Time featured a YouTube screen with a foil mirror as its annual Person of the Year citing user created media such as YouTube, and featuring its creators and several content creators. The Wall Street Journal and New York Times have also reviewed content posted on YouTube, and its effects on recruiting and corporate communications in 2006. PC World Magazine has also named YouTube as the 9th of the Top 10 Best Products of 2006.[31] In 2007, both Sports Illustrated and Dime Magazine featured stellar reviews of a basketball highlight video entitled, The Ultimate Pistol Pete Maravich MIX.[32] Because of its acquisition by Google, it is sometimes referred to as "GooTube."[32]

Revenue model

Before being bought by Google, YouTube stated that its business model is advertising-based and was making 15 million dollars per month as such.

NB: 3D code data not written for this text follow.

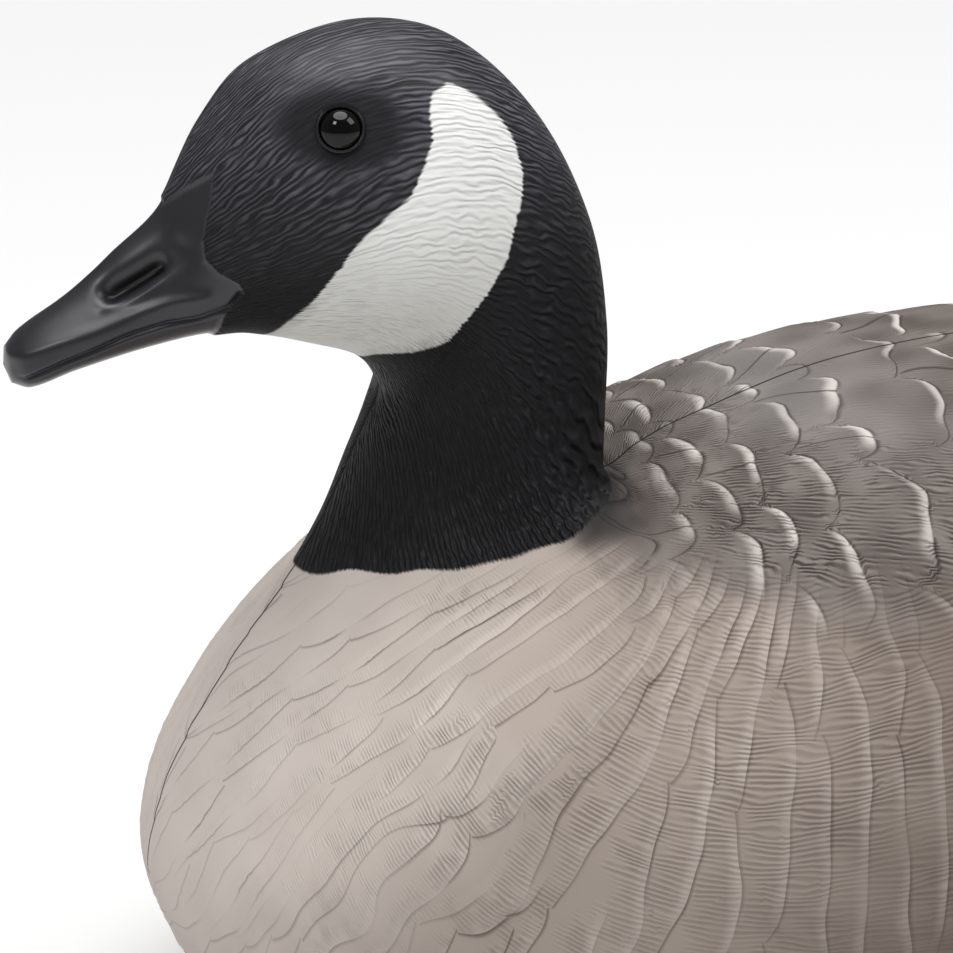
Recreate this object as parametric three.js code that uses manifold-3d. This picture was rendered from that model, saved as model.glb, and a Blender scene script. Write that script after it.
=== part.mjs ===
// Goose decoy: a moulded, life-size resting goose with its head up and two glassy eyes.
// Millimetres, +Z up. The bill points to -Y and the bird's left side is +X.
// The origin is under the middle of the bird, on the surface that it rests on.

import * as THREE from 'three';
import { mergeVertices } from 'three/addons/utils/BufferGeometryUtils.js';
import Module from 'manifold-3d';

// Driving sizes of the whole bird. The feather edges stand a little proud of the width.
const decoyLength = 577;
const decoyWidth = 264;
const decoyHeight = 271.4;
const tailTipRounding = 1;

// Eyes: a domed disc that sits in a round socket with a raised lid round it
const eyeDiameter = 10;
const eyeDomeHeight = 2.8;
const eyeDepth = 4.5;
const eyeProud = 0.5;
const socketClearance = 0.35;
const lidThickness = 1;
const lidProud = 0.8;

// Nostrils: a long shallow hollow on each side of the bill
const nostrilLength = 12;
const nostrilHeight = 5;
const nostrilDepth = 1.6;

// Feather carving: each row ends in a raised, scalloped edge
const backFeatherStep = 2.2;
const breastFeatherStep = 1.3;
const featherRows = 13;
const featherGrowth = 1.06;
const scallopShare = 0.3;
const edgeShare = 0.16;
const wingEdgeStep = 3.2;
const mouthGrooveDepth = 0.9;

// Folded wing tips that lie on the rump
const wingTipLength = 175;
const wingTipWidth = 46;
const wingTipThickness = 11;
const wingTipFeathers = 5;
const wingTipFromTail = 24;
const wingTipRootOut = 58;
const wingTipEndOut = 9;

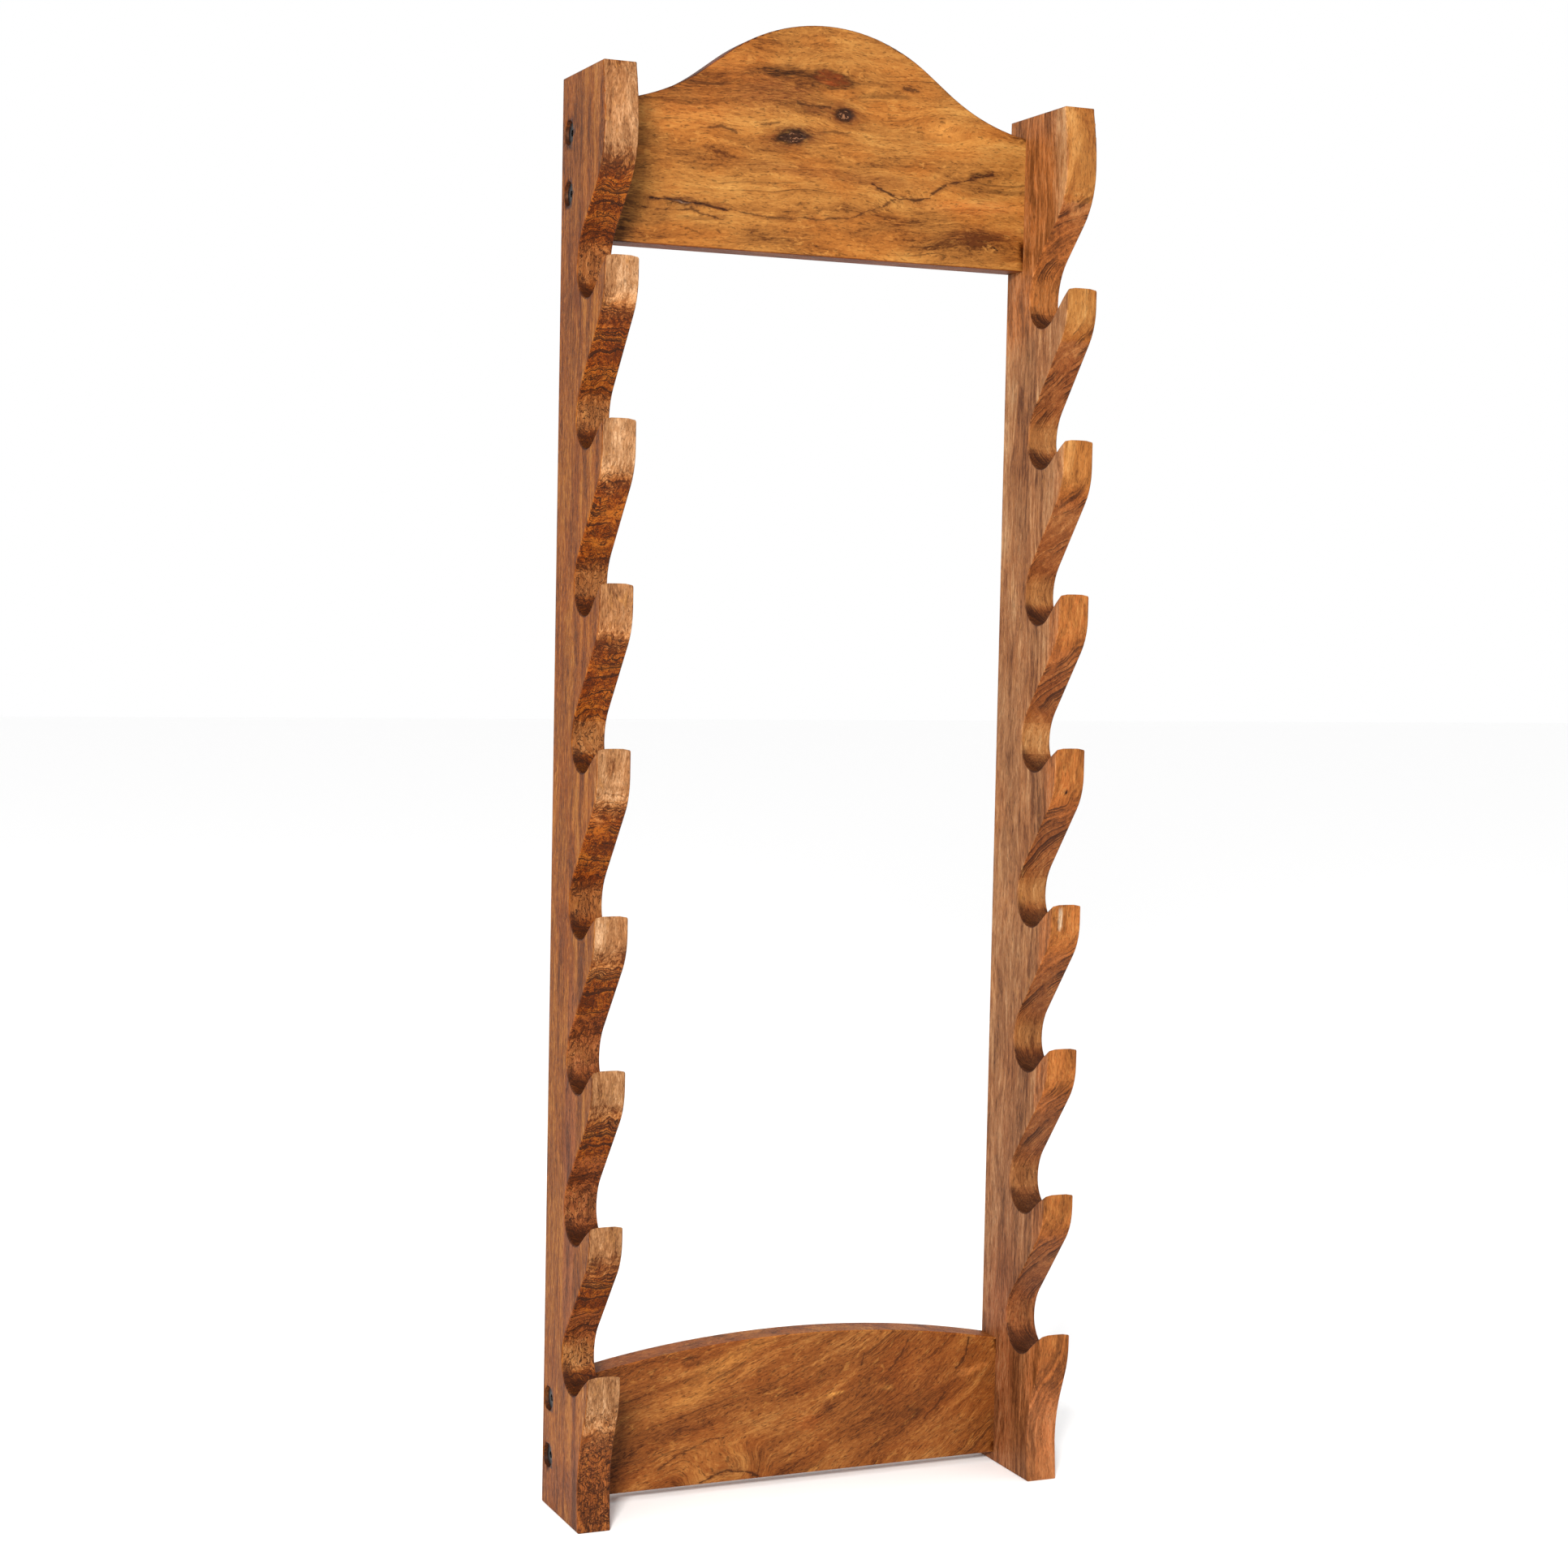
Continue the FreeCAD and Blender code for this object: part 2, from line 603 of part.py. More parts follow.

Some industry commentators have speculated that YouTube's running costs — specifically the bandwidth required — may be as high as 5 to 6 million USD per month,[33] thereby fueling criticisms that the company, like many Internet start-ups, did not have a viably implemented business model. Advertisements were launched on the site beginning in March 2006. In April, YouTube started using Google AdSense. YouTube subsequently stopped using AdSense but has resumed in local regions.

Europe arrival

On June 19, 2007, Eric E. Schmidt was in Paris to launch the new localisation system. The whole interface of the web site is now available with localised versions in several countries (Brazil, France, Ireland, Italy, Japan, The Netherlands, Poland, Spain, United Kingdom). Google aims to competite local video sharing web sites like DailyMotion in France. It also made an agreement with local television stations like M6 and France Télévisions to broadcast legally the video content. Google also planned to localise in Germany in the future.